“It’s not just my obligations to my family or my obligations to myself. I have an obligation to my community.”
A senior at Lead Academy High School, Jaquelin’s wisdom and spirit span well beyond her years.

When she’s not studying to maintain her 3.9 grade point average, she’s writing to her senators, lobbying for tuition equality and marching for immigrant rights. She even recently landed a perfect score on the ACT’s reading section, despite English being her second language.

Jaquelin and her family came to the U.S. from Mexico in search of a better life when she was just two years old. She’s a DACA recipient and uses her perspective and platform to be a strong advocate for her peers and for the Latino community at large, a voice she’s honing through the Oasis Center’s International Teen Outreach Program (ITOP) at her school.

“It’s not just my obligations to my family or my obligations to myself,” Jaquelin says. “I have an obligation to my community.”

Jaquelin joined ITOP when it began at Lead Academy almost two years ago. The program gives teens like Jaquelin the space to explore their identity and build friendships with other like-minded young people. It’s a community for teens who want to create real, positive change in Nashville.

As part of United Way’s efforts to build strong, healthy communities, programs like ITOP are bringing people together to make connections.

Since joining, Jaquelin has naturally emerged as a leader among her peers.

“She’s always stuck out as an incredibly strong student,” says ITOP specialist Hannah Beath. “And someone that people want to rally behind because she is so strong and empathetic and smart and just a very innate sort of leader. She’s incredibly smart and really insightful.”

Hannah recently read another student’s scholarship application where the prompt was to write about someone who inspired them. This particular student wrote about Jaquelin.

“She wrote about Jackie’s kindness and she kind of showed her what other people were going through,” Hannah says. “I think a lot of people—especially teenagers—go through life with a very kind of narrow focus and don’t always understand or have the capacity to understand what others are going through. But for another 18-year-old to say ‘I recognize this kindness in you and your ability to make me think about the world in a different and bigger way,’ it’s beautiful.”

Hannah says ITOP is a multi-layered approach focused on empowerment, exposure, service learning and culture. The students work on empowerment programing in school once a week where they share their different cultural identities and work to understand each other’s communities.

“I think ITOP is important because it’s the only space where they’re getting to have these conversations where they can really explore their identity,” Hannah says. “They know their identity isn’t just tolerated; it’s celebrated. Then to have friends who share similar experiences. It’s beautiful to watch friendships develop between each other.”

Most ITOP students bank about 40 hours of service learning each year at various community nonprofits, along with attending cultural and arts events throughout Nashville.

For Jaquelin’s parents, education was—and still is—their top priority for Jaquelin and her siblings. They’ve made sacrifices so that Jaquelin could focus on her studies, take AP courses and go to college. She’s working on scholarships and hopes to attend either Lipscomb University or Trevecca University and to major in psychology, with the ultimate goal of becoming either an educational or clinical psychologist.

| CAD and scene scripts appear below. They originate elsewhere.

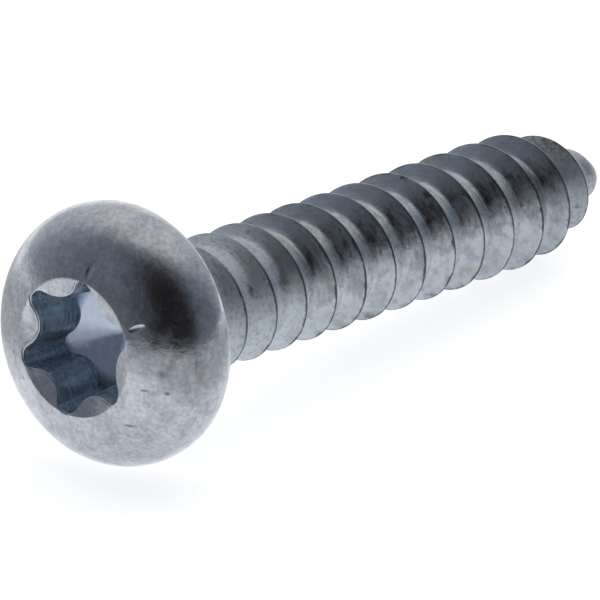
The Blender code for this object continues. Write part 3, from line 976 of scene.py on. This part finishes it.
def matt_paper(studio):
    """Matt white paper."""
    # Uncoated paper scatters light evenly. To the camera it is white up to the horizon, and it keeps the
    # screw's soft shadow, because only part of that white is its own. In the metal it is white where the
    # screw lies and far behind it, near the window, and greyer elsewhere, where the room is dim.
    material = bpy.data.materials.new("matt_studio_paper")
    material.use_nodes = True
    tree = material.node_tree
    tree.nodes.remove(tree.nodes["Principled BSDF"])
    add = partial(add_node, tree)
    rays = add("ShaderNodeLightPath").outputs
    spot = add("ShaderNodeTexCoord").outputs["Object"]
    # An oval that is centred under the head, and 2.8 times as long along the screw as it is wide
    centred = add(*MAPPING, {"Vector": spot, "Location": (4.4 * MM, 0.0, 0.0), "Scale": (0.36, 1.0, 1.0)})
    away = add(*VECTOR_LENGTH, [centred])
    near = add(*SMOOTH_RANGE, [away, 5.0 * MM, 14.0 * MM, 1.0, 0.3])
    # The paper behind the screw, as the camera sees it
    behind = add(*DOT_PRODUCT, [spot, (math.sin(studio.azimuth), math.cos(studio.azimuth), 0.0)])
    far = add(*SMOOTH_RANGE, [behind, 12.0 * MM, 30.0 * MM])
    whiter = add(*MAXIMUM, [near, far])
    mirrored = add(*MULTIPLY, [rays["Is Glossy Ray"], whiter])
    shown = rays["Is Camera Ray"]
    for more in (mirrored, rays["Is Transmission Ray"]):
        shown = add(*MAXIMUM, [shown, more])
    white = add(*MULTIPLY, [shown, studio.own_white])
    glow = add("ShaderNodeEmission", inputs={"Color": (*studio.backdrop, 1.0), "Strength": white})
    matt = add("ShaderNodeBsdfDiffuse", inputs={"Color": (*studio.backdrop, 1.0)})
    both = add("ShaderNodeAddShader", inputs=[matt, glow])
    set_inputs(tree.nodes["Material Output"], {"Surface": both})
    return material


# The soft lights round the screw: the colour's name, the azimuth from the Y axis and the elevation of
# the middle in degrees, and the angles from there at which it starts and ends to fade.
SURROUNDINGS = [
    ("spill", 48.0, 20.0, 6.0, 86.0),
    ("window", 60.0, 59.0, 3.0, 53.0),
    ("backdrop", 55.0, 2.0, 5.0, 25.0),
    ("dark", -139.0, 29.0, 17.0, 61.0),
]


def make_surroundings(studio):
    """The world: what lights the screw and is mirrored in it, and the white that the camera sees."""
    world = bpy.data.worlds.new("studio")
    world.use_nodes = True
    tree = world.node_tree
    add = partial(add_node, tree)
    lit = tree.nodes["Background"]
    towards = add("ShaderNodeTexCoord").outputs["Generated"]
    tint = (*studio.room, 1.0)
    for name, azimuth, elevation, inner, outer in SURROUNDINGS:
        turn = math.radians(azimuth)
        height = math.radians(elevation)
        middle = (math.sin(turn) * math.cos(height), math.cos(turn) * math.cos(height), math.sin(height))
        nearness = add(*DOT_PRODUCT, [towards, middle])
        edge = add(*SMOOTH_RANGE, [nearness, math.cos(math.radians(outer)), math.cos(math.radians(inner))])
        tint = add(*MIX, {0: edge, 6: tint, 7: (*getattr(studio, name), 1.0)})
    set_inputs(lit, {"Color": tint})
    white = add("ShaderNodeBackground", inputs={"Color": (*studio.backdrop, 1.0), "Strength": 1.0})
    rays = add("ShaderNodeLightPath").outputs
    chosen = add("ShaderNodeMixShader", inputs=[rays["Is Camera Ray"], lit, white])
    set_inputs(tree.nodes["World Output"], {"Surface": chosen})
    return world


def make_camera(studio, bearing, along):
    """The camera, which looks at the screw as the photograph does."""
    data = bpy.data.cameras.new("camera")
    data.lens = data.sensor_width * studio.distance / studio.frame_width
    data.clip_end = SIGHT_RANGE
    camera = new_object("camera", data)
    level = math.cos(studio.elevation)
    sight = Vector((
        math.sin(studio.azimuth) * level, math.cos(studio.azimuth) * level, -math.sin(studio.elevation),
    ))
    facing = (along * along.dot(sight) - sight).normalized()
    downward = along.cross(facing)
    target = bearing + along * LOOK_ALONG * MM + downward * LOOK_BELOW * MM
    camera.location = target - sight * studio.distance
    camera.rotation_euler = sight.to_track_quat("-Z", "Y").to_euler()
    bpy.context.scene.camera = camera


class SCREW_OT_stage(bpy.types.Operator):
    """Make the paper, the surroundings that light the screw, and the camera"""

    bl_idname = "screw.stage"
    bl_label = "Make studio"

    def execute(self, context):
        studio = context.scene.screw_studio
        make_camera(studio, *packed_axis())
        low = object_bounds()[0]
        bpy.ops.mesh.primitive_plane_add(size=PAPER_SIDE, location=(0.0, 0.0, low.z))
        floor = context.active_object
        floor.name = "paper"
        floor.data.materials.append(matt_paper(studio))
        floor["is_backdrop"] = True
        context.scene.world = make_surroundings(studio)
        context.scene.view_settings.view_transform = "Standard"
        return {"FINISHED"}


class SCREW_PT_panel(bpy.types.Panel):
    """Lists the screw's sizes and colours, and the buttons that make it"""

    bl_label = "Sheet metal screw"
    bl_idname = "SCREW_PT_panel"
    bl_space_type = "VIEW_3D"
    bl_region_type = "UI"
    bl_category = "Screw"

    def draw(self, context):
        for group, name in GROUPS.items():
            box = self.layout.box()
            box.label(text=group.__doc__)
            for setting in group.__annotations__:
                box.prop(getattr(context.scene, name), setting)
        self.layout.operator(SCREW_OT_make.bl_idname)
        self.layout.operator(SCREW_OT_stage.bl_idname)


GROUPS = {
    HeadSizes: "screw_head",
    RecessSizes: "screw_recess",
    ThreadSizes: "screw_thread",
    FinishColours: "screw_colours",
    StudioSizes: "screw_studio",
}
CLASSES = [*GROUPS, SCREW_OT_make, SCREW_OT_stage, SCREW_PT_panel]


def register():
    for item in CLASSES:
        bpy.utils.register_class(item)
    for group, name in GROUPS.items():
        setattr(bpy.types.Scene, name, PointerProperty(type=group))


def unregister():
    for name in GROUPS.values():
        delattr(bpy.types.Scene, name)
    for item in reversed(CLASSES):
        bpy.utils.unregister_class(item)


def main():
    register()
    bpy.ops.screw.make()
    bpy.ops.screw.stage()


if __name__ == "__main__":
    main()
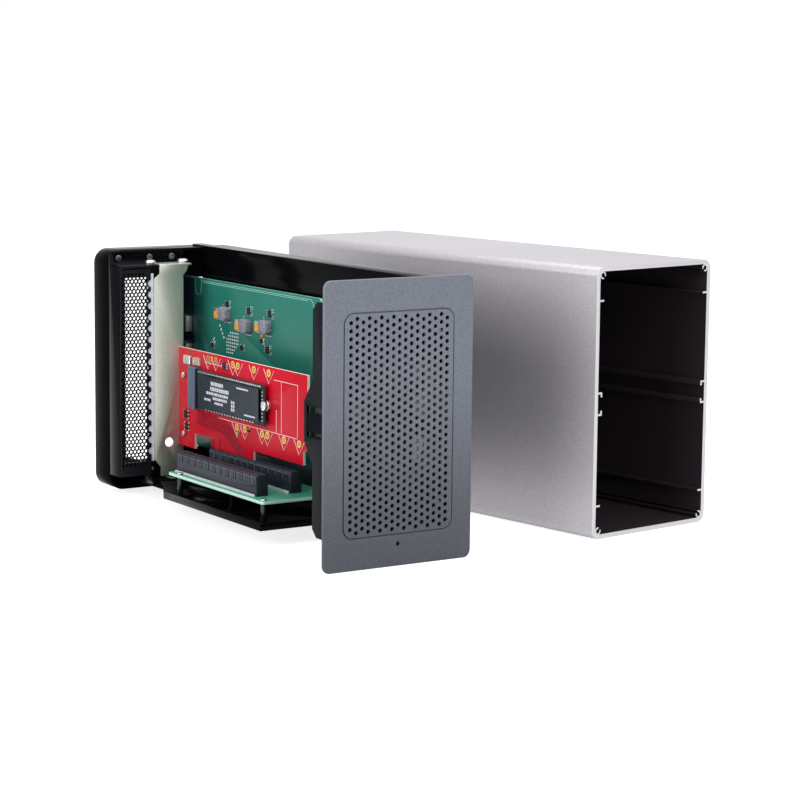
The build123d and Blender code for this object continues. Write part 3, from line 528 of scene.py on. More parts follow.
maskLight = surface("light mask edge", {
    "dark": tint(136, 206, 184), "light": tint(176, 228, 210), "grain": 1.0, "rough": 0.5,
})
redBoard = boardSurface("red solder mask", {
    "mask": tint(204, 18, 42), "track": tint(198, 15, 39), "edge": tint(236, 226, 220),
    "trackAxis": "Z", "trackScale": 200, "trackBend": 3.0, "areaScale": 0.03, "faceAxis": "X",
    "rough": 0.34, "ior": 1.2, "coat": 0.02,
})
greenBoard = boardSurface("green solder mask", {
    "mask": tint(34, 118, 104), "track": tint(28, 108, 96), "edge": tint(138, 212, 186),
    "trackAxis": "Y", "trackScale": 200, "trackBend": 2.0, "areaScale": 0.03, "faceAxis": "X",
    "rough": 0.36,
})
mintBoard = boardSurface("light green solder mask", {
    "mask": tint(72, 160, 132), "track": tint(48, 136, 108), "edge": tint(196, 234, 220),
    "trackAxis": "Y", "trackScale": 200, "trackBend": 1.5, "areaScale": 0.04, "faceAxis": "Z",
    "rough": 0.38,
})
blackBoard = boardSurface("black solder mask", {
    "mask": tint(16, 26, 28), "track": tint(26, 38, 38), "edge": tint(58, 62, 56),
    "trackAxis": "Y", "trackScale": 220, "trackBend": 1.5, "areaScale": 0.06, "faceAxis": "X",
    "rough": 0.4, "ior": 1.3,
})
print("materials ready")

# sleeve

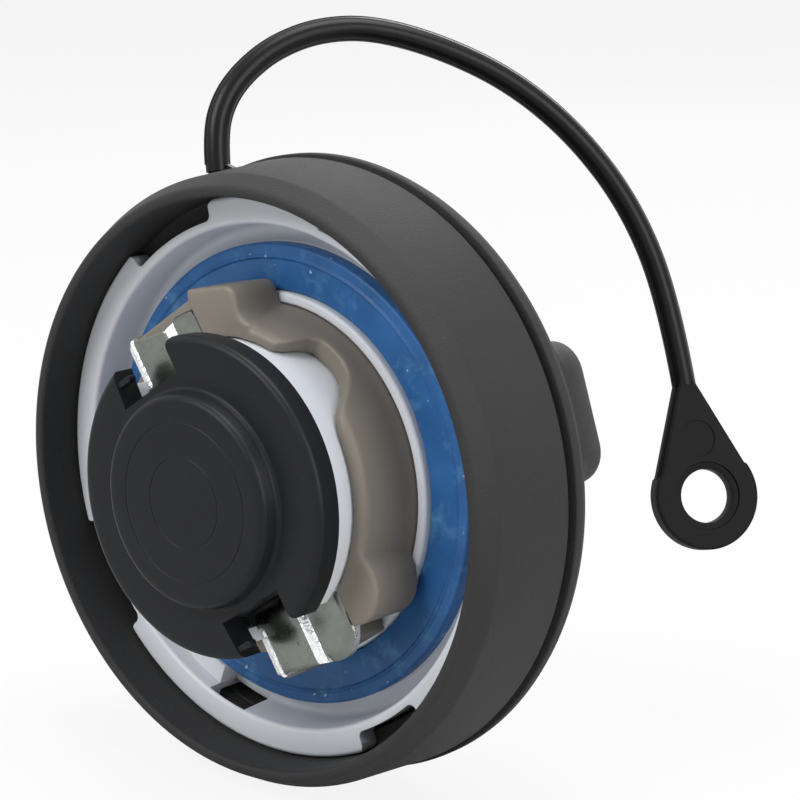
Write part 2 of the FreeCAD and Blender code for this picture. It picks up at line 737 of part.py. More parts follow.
def make_pressure_valve_seal():
    body = new_body("pressure_valve_seal")
    revolve(body, "ring", [
        ("valve_seal_bore", VALVE_FRONT),
        (VALVE_RADIUS, VALVE_FRONT),
        (VALVE_RADIUS, "cage_front - cage_wall"),
        ("valve_seal_bore", "cage_front - cage_wall"),
    ])
    return body


CLIP_FRONT = f"{VALVE_FRONT} - valve_plate - vacuum_spring_length"


def make_vacuum_valve_stem():
    body = new_body("vacuum_valve_stem")
    head = f"{VALVE_FRONT} + vacuum_seal"
    revolve(body, "poppet", [
        ("0", f"{CLIP_FRONT} - clip_thickness"),
        ("vacuum_stem", f"{CLIP_FRONT} - clip_thickness"),
        ("vacuum_stem", head),
        ("vacuum_head_radius", head),
        ("vacuum_head_radius", f"{head} + vacuum_head"),
        ("0", f"{head} + vacuum_head"),
    ])
    return body


def make_vacuum_valve_seal():
    body = new_body("vacuum_valve_seal")
    revolve(body, "washer", [
        ("vacuum_stem", VALVE_FRONT),
        ("vacuum_head_radius", VALVE_FRONT),
        ("vacuum_head_radius", f"{VALVE_FRONT} + vacuum_seal"),
        ("vacuum_stem", f"{VALVE_FRONT} + vacuum_seal"),
    ])
    return body


def make_vacuum_valve_clip():
    body = new_body("vacuum_valve_clip")
    revolve(body, "clip", [
        ("vacuum_stem", f"{CLIP_FRONT} - clip_thickness"),
        ("clip_radius", f"{CLIP_FRONT} - clip_thickness"),
        ("clip_radius", CLIP_FRONT),
        ("vacuum_stem", CLIP_FRONT),
    ])
    return body


# Compression springs

def make_spring(label, radius, wire, turns, low, high):
    """A coil between two depths: short straight runs, mitred, of a six-sided section."""
    length = high - low - wire
    count = round(turns * STEPS_PER_TURN)
    points = []
    for k in range(count + 1):
        angle = math.tau * k / STEPS_PER_TURN
        depth = low + wire / 2 + length * k / count
        points.append(FreeCAD.Vector(radius * math.cos(angle), -depth, radius * math.sin(angle)))
    run = (points[1] - points[0]).normalize()
    outward = FreeCAD.Vector(1, 0, 0)
    outward = (outward - run * outward.dot(run)).normalize()
    across = run.cross(outward)
    corners = []
    for k in range(7):
        angle = math.tau * (k + 0.5) / 6
        reach = outward * math.cos(angle) + across * math.sin(angle)
        corners.append(points[0] + reach * (wire / 2))
    section = Part.makePolygon(corners)
    solid = Part.makePolygon(points).makePipeShell([section], True, False, 1)
    item = doc.addObject("Part::Feature", label)
    item.Label = label
    item.Shape = solid
    return item


# Screws

def make_screw(number, offset):
    body = new_body(f"cover_screw_{number}")
    turn = f"grip_turn + ({offset})"
    seat = "floor_back + floor_thickness"
    head = new_sketch(body, "head_plan", depth=seat, turn=turn)
    circle(head, "screw_head_radius", y=SCREW_CIRCLE)
    pad(body, "head", head, "screw_head")
    shank = new_sketch(body, "shank_plan", depth=f"{seat} - screw_length", turn=turn)
    circle(shank, "screw_radius", y=SCREW_CIRCLE)
    pad(body, "shank", shank, "screw_length")
    return body


# Tether: ring in the groove, moulded strap and eye

def make_tether_ring():
    body = new_body("tether_ring")
    low = "skirt_back - groove_width / 2 - tether_ring_thickness / 2"
    plan = new_sketch(body, "ring_plan", depth=low)
    circle(plan, TETHER_RING_RADIUS)
    circle(plan, f"{SPIGOT_RADIUS} + tether_ring_gap")
    pad(body, "ring", plan, "tether_ring_thickness")
    tongue = new_sketch(body, "tongue_plan", depth=low, turn="tether_turn")
    rectangle(tongue, "-tether_diameter", "tether_diameter",
              f"{TETHER_RING_RADIUS} - tether_tongue_overlap", f"({TETHER_ROOT} + {TETHER_END}) / 2")
    pad(body, "tongue", tongue, "tether_ring_thickness")
    middle = "skirt_back - groove_width / 2"
    root = new_sketch(body, "root_plan", depth=f"{middle} - tether_diameter / 2", turn="tether_turn")
    rectangle(root, "-tether_diameter / 2", "tether_diameter / 2",
              TETHER_ROOT, f"{TETHER_ROOT} + tether_root_block")
    pad(body, "root", root, "tether_diameter")

    # A round stub carries the strap. Its end is square to the strap's first run.
    stub = new_sketch(
        body, "stub_plan", role="XY_Plane",
        depth=f"{TETHER_END} * cos(tether_turn)",
        pitch="-atan(tan(strap_lean) * sin(strap_azimuth))",
        roll="-asin(sin(strap_lean) * cos(strap_azimuth))",
    )
    stub.setExpression("AttachmentOffset.Base.x", bound(f"-{TETHER_END} * sin(tether_turn)"))
    stub.setExpression("AttachmentOffset.Base.y", bound("groove_width / 2 - skirt_back"))
    circle(stub, "tether_diameter / 2")
    pad(body, "stub", stub, "tether_stub", backwards=True)
    return body


# The strap lies in one plane. Its points are given in that plane, from the
# root: first along the plane's level direction, then up its slope.
STRAP_POINTS = [
    (0.0, 0.0),
    (0.0, 4.6),
    (1.6, 9.2),
    (4.6, 12.9),
    (9.2, 16.3),
    (15.6, 18.6),
    (23.4, 18.8),
    (33.5, 15.8),
    (43.6, 10.6),
    (52.6, 2.6),
    (60.0, -8.2),
    (64.4, -21.4),
    (65.8, -34.0),
]


def strap_frame():
    """The root point and the strap plane's level, up and normal directions."""
    turn = math.radians(size("tether_turn"))
    azimuth = math.radians(size("strap_azimuth"))
    lean = math.radians(size("strap_lean"))
    reach = value(TETHER_END)
    root = FreeCAD.Vector(
        -reach * math.sin(turn),
        -size("skirt_back") + size("groove_width") / 2,
        reach * math.cos(turn),
    )
    level = FreeCAD.Vector(math.cos(azimuth), math.sin(azimuth), 0)
    normal = FreeCAD.Vector(
        math.sin(azimuth) * math.cos(lean),
        -math.cos(azimuth) * math.cos(lean),
        math.sin(lean),
    )
    return root, level, normal.cross(level), normal


def strap_route():
    root, level, up, normal = strap_frame()
    return [root + level * along + up * rise for along, rise in STRAP_POINTS]


def make_tether_cord():
    """Straight runs joined by tangent arcs, swept with a round section."""
    points = strap_route()
    edges = []
    radii = []
    previous = points[0]
    for before, corner, after in zip(points, points[1:], points[2:]):
        inward = corner - before
        outward = after - corner
        half_turn = inward.getAngle(outward) / 2
        setback = 0.45 * min(inward.Length, outward.Length)
        radii.append(setback / math.tan(half_turn))
        start = corner - inward.normalize() * setback
        end = corner + outward.normalize() * setback
        bisector = (start + end) * 0.5 - corner
        centre = corner + bisector.normalize() * (radii[-1] / math.cos(half_turn))
        middle = centre + (corner - centre).normalize() * radii[-1]
        edges.append(Part.LineSegment(previous, start).toShape())
        edges.append(Part.Arc(start, middle, end).toShape())
        previous = end
    edges.append(Part.LineSegment(previous, points[-1]).toShape())
    path = Part.Wire(edges)
    radius = size("tether_diameter") / 2
    direction = points[1] - points[0]
    section = Part.Wire(Part.makeCircle(radius, points[0], direction))
    solid = path.makePipeShell([section], True, False)
    expected = math.pi * radius ** 2 * path.Length
    print("strap radii", [round(value, 1) for value in radii])
    print("strap length", round(path.Length, 2), "volume ratio", round(solid.Volume / expected, 4))
    item = doc.addObject("Part::Feature", "tether_cord")
    item.Label = "tether_cord"
    item.Shape = solid
    return item


def make_tether_eye():
    """A flat teardrop plate with a bored hole, its neck on the strap's end."""
    body = new_body("tether_eye")
    plan = new_sketch(body, "plate_plan", role="XY_Plane", depth="-eye_thickness / 2")
    half_neck = "(tether_diameter / 2)"
    slope = "asin((eye_radius - tether_diameter / 2) / eye_length)"
    outline(plan, [
        (f"-{half_neck}", "0"),
        (f"-eye_radius * cos({slope})", f"-eye_length + eye_radius * sin({slope})"),
        (f"eye_radius * cos({slope})", f"-eye_length + eye_radius * sin({slope})"),
        (half_neck, "0"),
    ])
    pad(body, "taper", plan, "eye_thickness")
    disc = new_sketch(body, "disc_plan", role="XY_Plane", depth="-eye_thickness / 2")
    circle(disc, "eye_radius", y="-eye_length")
    pad(body, "plate", disc, "eye_thickness")
    bore = new_sketch(body, "bore_plan", role="XY_Plane", depth="-eye_thickness / 2 - 1")
    circle(bore, "eye_bore", y="-eye_length")
    pocket(body, "bore", bore, "eye_thickness + 2")
    root, level, up, normal = strap_frame()
    points = strap_route()
    along = (points[-1] - points[-2]).normalize()
    body.Placement = FreeCAD.Placement(
        points[-1],
        FreeCAD.Rotation(normal.cross(along), along * -1, normal, "ZYX"),
    )
    return body


def build():
    nodes = [
        make_inner_body(),
        make_seal_ring(),
        make_guide_ring(),
        make_end_plug(),
        make_cover_disc(),
        make_skirt_ring(),
        make_valve_cage(),
        make_bayonet_yoke(),
        make_pressure_valve_plate(),
        make_pressure_valve_seal(),
        make_vacuum_valve_stem(),
        make_vacuum_valve_seal(),
        make_vacuum_valve_clip(),
        make_tether_ring(),
        make_tether_cord(),
        make_tether_eye(),
    ]
    nodes += [make_screw(number, offset) for number, offset in enumerate(SCREW_OFFSETS, start=1)]
    floor = size("floor_back") + size("floor_thickness")
    plate_back = size("cage_front") - size("cage_wall") - size("valve_seal") - size("valve_plate")
    nodes.append(make_spring(
        "main_spring", value(MAIN_SPRING_RADIUS), size("main_spring_wire"), size("main_spring_turns"),
        size("yoke_seat") + size("yoke_sheet"), size("neck_front") + size("spring_recess"),
    ))
    nodes.append(make_spring(
        "pressure_valve_spring", size("valve_spring_radius"), size("valve_spring_wire"),
        size("valve_spring_turns"), floor, plate_back,
    ))
    nodes.append(make_spring(
        "vacuum_valve_spring", size("vacuum_spring_radius"), size("vacuum_spring_wire"),
        size("vacuum_spring_turns"), plate_back - size("vacuum_spring_length"), plate_back,
    ))
    return nodes


def check(nodes):
    doc.recompute()
    for item in doc.Objects:
        if "Invalid" in item.State or "Error" in item.State:
            raise RuntimeError(f"{item.Label} failed: {item.State}")
    for node in nodes:
        if node.Shape.isNull() or not node.Shape.isValid():
            raise RuntimeError(f"{node.Label} has no valid shape")
        if node.Shape.Volume <= 0:
            raise RuntimeError(f"{node.Label} has no volume")


def write(nodes):
    os.makedirs("parts", exist_ok=True)
    for node in nodes:
        node.Shape.exportStep(f"parts/{node.Label}.step")
        print(node.Label, len(node.Shape.Solids), "solid", round(node.Shape.Volume, 1))


parts = build()
check(parts)
write(parts)
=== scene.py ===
# %% [markdown]
# # A fuel filler cap with its tether
# The cap is seen from the tank side: a black skirt, a white inner body with a blue seal, a tan guide
# ring, two plated lugs and a black end plug. A glossy tether loops over it to a flat eye.
# We load the measured model first. Everything we add is in metres and sits where that model says.

# %% Load the measured model
import bpy
import bmesh
import math
from mathutils import Matrix, Vector


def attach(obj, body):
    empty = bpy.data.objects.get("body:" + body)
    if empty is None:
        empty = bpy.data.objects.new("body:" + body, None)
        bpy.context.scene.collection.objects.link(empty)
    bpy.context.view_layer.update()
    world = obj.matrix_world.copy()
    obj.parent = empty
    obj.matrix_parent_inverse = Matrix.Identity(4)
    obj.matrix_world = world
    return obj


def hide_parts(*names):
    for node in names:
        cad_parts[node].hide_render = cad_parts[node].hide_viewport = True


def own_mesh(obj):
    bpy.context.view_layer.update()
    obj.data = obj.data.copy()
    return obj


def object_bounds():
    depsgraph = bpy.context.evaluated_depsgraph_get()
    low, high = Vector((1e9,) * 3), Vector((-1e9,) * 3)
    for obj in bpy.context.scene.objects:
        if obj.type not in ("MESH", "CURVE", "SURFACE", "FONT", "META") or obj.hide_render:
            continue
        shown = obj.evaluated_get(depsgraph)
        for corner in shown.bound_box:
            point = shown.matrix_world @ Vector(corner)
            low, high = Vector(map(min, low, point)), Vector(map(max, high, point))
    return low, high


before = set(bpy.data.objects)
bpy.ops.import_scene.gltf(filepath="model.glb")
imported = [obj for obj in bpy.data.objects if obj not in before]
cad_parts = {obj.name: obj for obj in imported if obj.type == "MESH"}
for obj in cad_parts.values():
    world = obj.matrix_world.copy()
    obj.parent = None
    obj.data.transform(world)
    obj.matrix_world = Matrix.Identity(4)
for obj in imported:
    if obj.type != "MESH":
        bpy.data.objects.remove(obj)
cad_box = [list(corner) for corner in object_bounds()]
MM = 0.001


# %% [markdown]
# ## Camera
# The photograph's ellipses fix the camera: a long lens, from the tank side, a little above the cap.
# The view is plain: no shift and no depth of field.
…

“I really see her becoming someone who is the face of this movement to create a more equal society, whether that’s in Nashville or that’s nationally,” Hannah says. “Everything about her is just so community-minded. I don’t see her slowing down.”

Apart from Jaquelin’s parents’ deep support of education, they are very active in local politics and encourage her to advocate for tuition equality, an issue that affects many immigrant students. Not being able to receive affordable, equal tuition—and in turn, an education—can be a huge barrier to success. When young people aren’t able to afford an education, their chances of securing a higher-paying job lessens, fueling economic inequality among the immigrant community.

“We are students trying to get our education,” Jaquelin says. “I feel like we should pay the same price that citizens pay as we are all working toward the same goal of success.”

ITOP encourages teens like Jaquelin to find their voice by giving them the confidence and supportive space to navigate complex topics that young people face.

Hannah says there is often fear surrounding advocacy in the immigrant community, especially in teens. But ITOP encourages teens like Jaquelin to find their voice by giving them the confidence and supportive space to navigate complex topics that young people face: relationships, peer pressure and identity, among others.

“There’s a lot of feeling like you need to hide in the shadows, but for her I think her growth journey has been coming out of the background and demanding to be seen by her community,” she said. “She was talking to me this morning about Day on the Hill and she said, ‘You know, I could be scared or I could just be scared and do it anyway.’ ”

“If someone has to do it,” Jaquelin says, “why can’t it be me?”